For Francis, it would seem that mercy is the prism through which he communicates and gives expression to the love of God that flows through him. Quoting Thomas Aquinas in Evangelii Gaudium (39,40) he says “as far as external works are concerned mercy is the greatest of all the virtues since all the others revolve around it and more than this, it makes up for their deficiencies”.

Francis’ emphasis on mercy is a challenge to look anew at Catherine McAuley and how she lived the charism of mercy, so that we might bring out of our treasured legacy something old, something new!

Corporal works of Mercy

Visiting the Sick – one of the corporal works of Mercy

The feminine genius in Catherine shines through in the practical way by which she gave expression to the gift of God’s love flowing in and through her in the spiritual and corporal works of mercy.

Walter Kasper (2012) in his book Misericordia (215), points out that the basis for what exactly mercy is, is found in Jesus’ discourse on universal justice in Mt.25.  Kasper also notes that St. Benedict in his Rule adds a fifteenth work of mercy which is “never ever despair of the mercy of God”, a phrase we hear very often on the lips of Francis.

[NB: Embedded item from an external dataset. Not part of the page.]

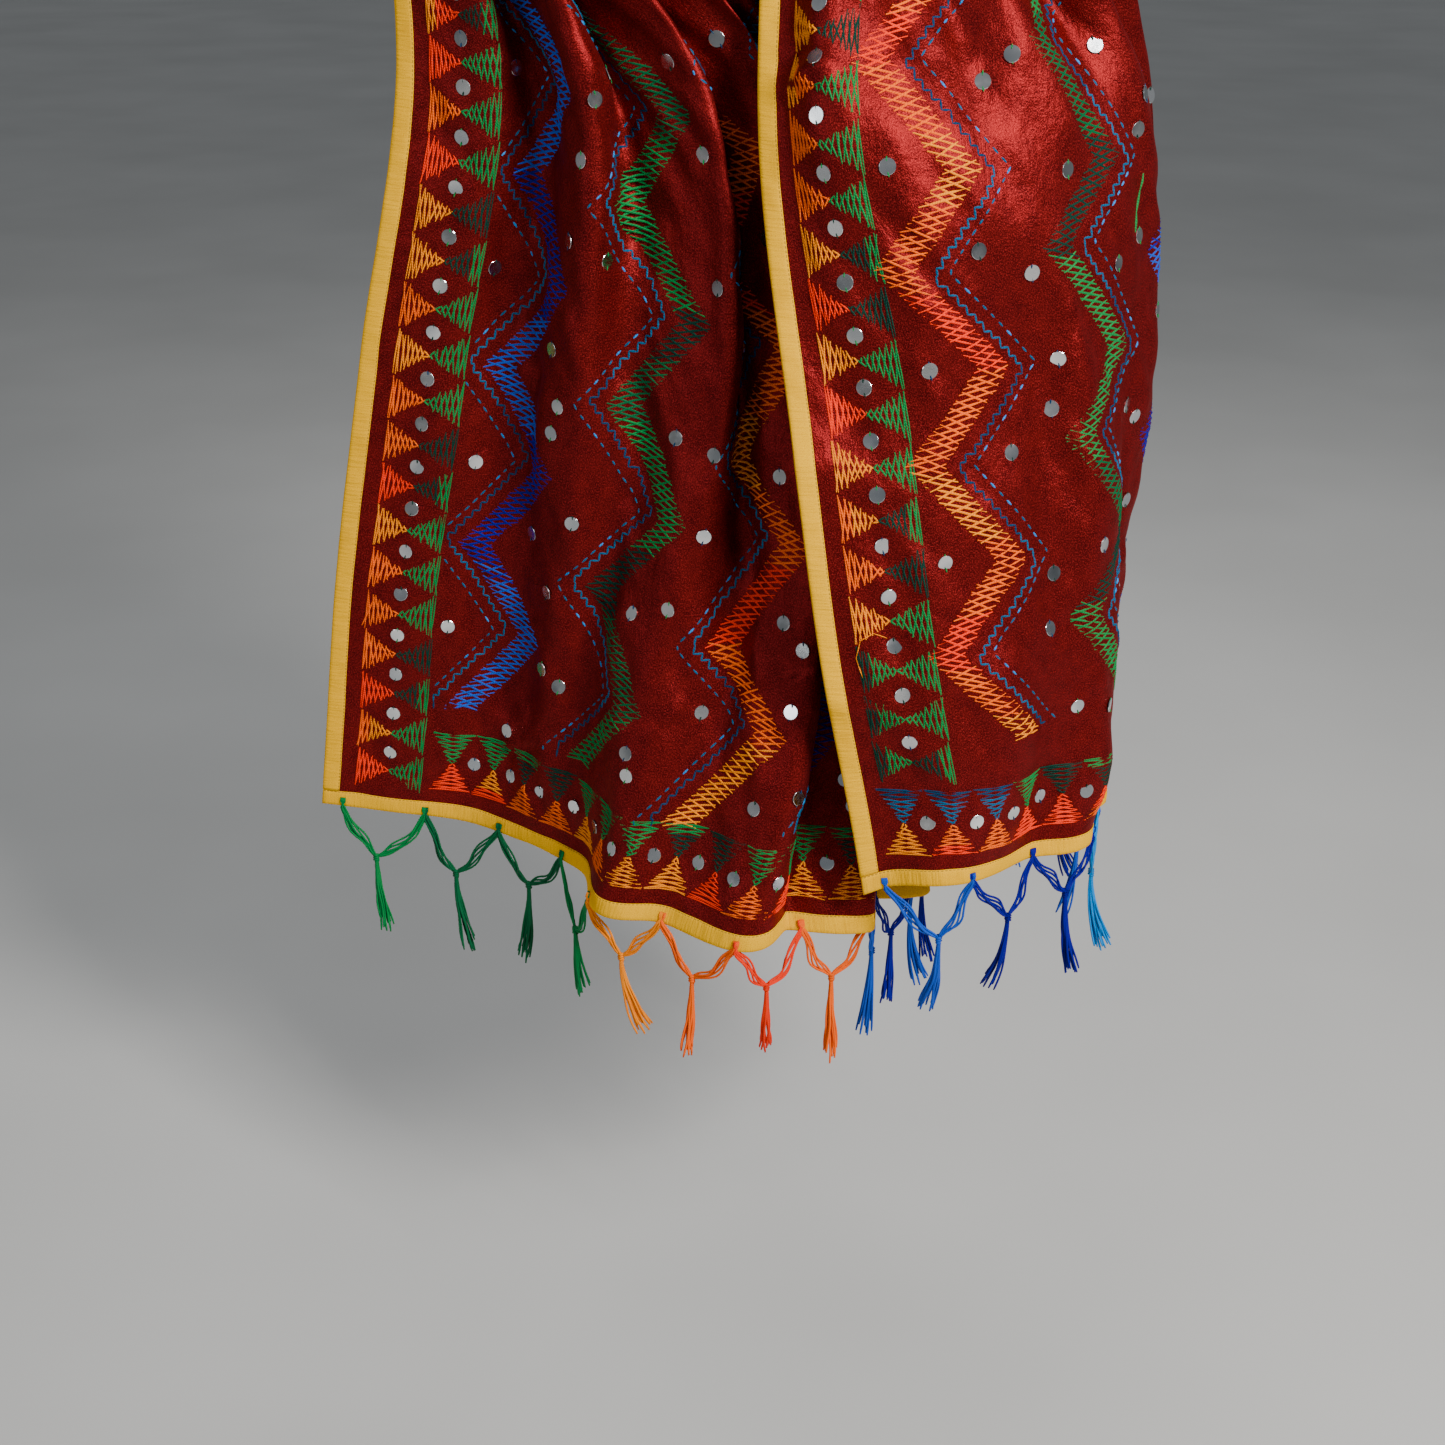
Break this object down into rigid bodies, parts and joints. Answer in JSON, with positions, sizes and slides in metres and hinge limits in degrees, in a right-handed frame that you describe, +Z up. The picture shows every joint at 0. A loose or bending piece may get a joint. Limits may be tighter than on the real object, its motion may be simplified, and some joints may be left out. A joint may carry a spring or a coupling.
{
  "type": "dupatta stole",
  "caption": "Embroidered satin dupatta stole with bound edges and tasselled hems, worn round the neck with both ends hanging in front and one wrapped round the side.",
  "frame": {"origin": "base of the wearer's neck, level with the tops of the shoulders, where the stole is held up", "axes": "+Z up, the wearer faces -Y, +X towards the viewer's right"},
  "size_m": [0.7004, 0.4974, 1.1482],
  "materials": {
    "satin": "red satin with a soft sheen",
    "tape": "matt woven cotton tape",
    "yarn_green": "matt cotton yarn",
    "yarn_orange": "matt cotton yarn",
    "yarn_blue": "matt cotton yarn",
    "embroidery": "glossy embroidery thread in several colours",
    "mirror_disc": "small silvered discs"
  },
  "bodies": {
    "root": {"stole_left_end": "satin", "stole_neck": "satin", "stole_right_end": "satin", "binding_outer_edge": "tape", "binding_inner_edge": "tape", "hem_binding_left": "tape", "hem_binding_right": "tape", "tassel_left_01": "yarn_green", "tassel_left_02": "yarn_green", "tassel_left_03": "yarn_green", "tassel_left_04": "yarn_green", "tassel_left_05": "yarn_orange", "tassel_left_06": "yarn_orange", "tassel_left_07": "yarn_orange", "tassel_left_08": "yarn_orange", "tassel_left_09": "yarn_blue", "tassel_left_10": "yarn_blue", "tassel_left_11": "yarn_blue", "tassel_left_12": "yarn_blue", "tassel_right_01": "yarn_orange", "tassel_right_02": "yarn_orange", "tassel_right_03": "yarn_orange", "tassel_right_04": "yarn_orange", "tassel_right_05": "yarn_blue", "tassel_right_06": "yarn_blue", "tassel_right_07": "yarn_blue", "tassel_right_08": "yarn_blue", "tassel_right_09": "yarn_blue", "tassel_right_10": "yarn_blue", "tassel_right_11": "yarn_blue", "tassel_right_12": "yarn_blue"}
  },
  "joints": []
}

In Jesus’ discourse, (Mt. 25) condemnation is not for transgressions of the Ten Commandments but for omitting to do good. According to this judgement we can sin not only by breaking the commandments but also by failing to do good.

In the case of mercy we are challenged to be aware and sensitive towards the misery that we meet concretely in our day to day lives. We are faced with going beyond our own self centeredness which makes us deaf and blind to the spiritual and corporal needs of others. In Evangelii Gaudium Francis says that the worst discrimination against the poor is the lack of spiritual care offered them: “the poor must be offered the friendship of Jesus, the blessing of his word”.

Mercy challenges us to soften the hardness that creeps into our hearts towards the call of God to us when we come in contact with the pain and need of the other person.

Mercy is Jesus’ challenge – his call to conversion, to avoid falling into the sin of omission.

Mercy is Francis’ challenge today to all people of good will – to bring back tenderness and compassion to a world longing for these gifts.

Mercy is Catherine’s legacy to us – that we continue to find new ways to live our graced heritage as women of mercy.

How will we respond today?

“I was hungry and you gave me to eat, thirsty and you gave me to drink ………..”
The challenge of mercy ever old, ever new.